After running this scenario, doing normal interactions/RP plus investigation and still having to do 4 higher level combats for a 7 - 10 is ludacris and certainly will never fit into a 4 hour time block, and took us over 6 hours to complete. It has been the trend that I've noted to have 4 combats in most scenarios this season and so everything runs long. That really needs to get fixed as many of these could never be run in a live instore game environment given our usual timing restraints.
After running this scenario, doing normal interactions/RP plus investigation and still having to do 4 higher level combats for a 7 - 10 is ludacris and certainly will never fit into a 4 hour time block, and took us over 6 hours to complete. It has been the trend that I've noted to have 4 combats in most scenarios this season and so everything runs long. That really needs to get fixed as many of these could never be run in a live instore game environment given our usual timing restraints.
Agreed. And none of the combats are even marked optional.
I really want to check Ukuja but... I have a Pathfinder Society subscription and I haven't received anything since #05-04, and customer.service@paizo.com hasn't replied after 4 days... not very happy about this.

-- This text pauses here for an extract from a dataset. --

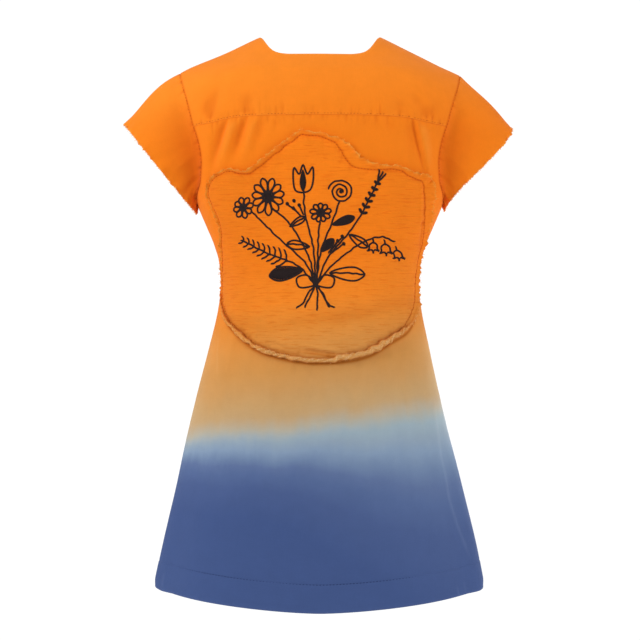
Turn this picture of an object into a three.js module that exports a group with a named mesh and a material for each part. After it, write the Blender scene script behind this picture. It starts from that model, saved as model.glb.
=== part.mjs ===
import * as THREE from 'three';

// Wrap dress with cap sleeves and a raw-edged patch sewn on its back, in the hollow shape it has when worn.
// Millimetres. +Z is up, the front faces -Y and the wearer's left is +X. The neck points are at z = 0.

// Cloth and seams
const CLOTH = 1.8;
const SEAM = 0.3;
const LAYER_GAP = 1.6;

// The left front dips under the right one over this width, and the dip starts this far from the free edge
const DIP = { starts: 84, width: 50 };

// Places that set the cut
const NECK_HALF = 85;
const UNDERARM_Z = -236;
const HEM_BACK_MID = -790;
const HEM_BACK_RISE = 17.5;
const HEM_FRONT_MID = -778;
const HEM_FRONT_RISE = 5.5;
const HEM_RISE_REACH = 205;
const HEM_RISE_POWER = 1.5;

// Rings round the body are rounded a little more squarely than an ellipse, whose power is 2
const RING_POWER = 2.2;
const BACK_ARCH = 50;
const FRONT_ARCH = 45;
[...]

Pathfinder LO Special Edition, Maps, Pathfinder Accessories, PF Special Edition Subscriber; Pathfinder Roleplaying Game Superscriber; Starfinder Superscriber
Hm. This should have come with my November (I guess) subscription. It didn't. :-(
Pathfinder Roleplaying Game Superscriber; Pathfinder Starfinder Adventure Path Subscriber
Ed Reppert wrote:
Hm. This should have come with my November (I guess) subscription. It didn't. :-(
In the past when I’ve missed mine I’ve emailed customer service with links to the missing scenarios and they are great at getting them to me in good time; but you know keep it friendly, they are dealing with a lot of backlog
Pathfinder LO Special Edition, Maps, Pathfinder Accessories, PF Special Edition Subscriber; Pathfinder Roleplaying Game Superscriber; Starfinder Superscriber
I always keep it friendly. I've already written to CS. They have already sent me a ticket number (I'm pretty sure that part's automated). We'll see.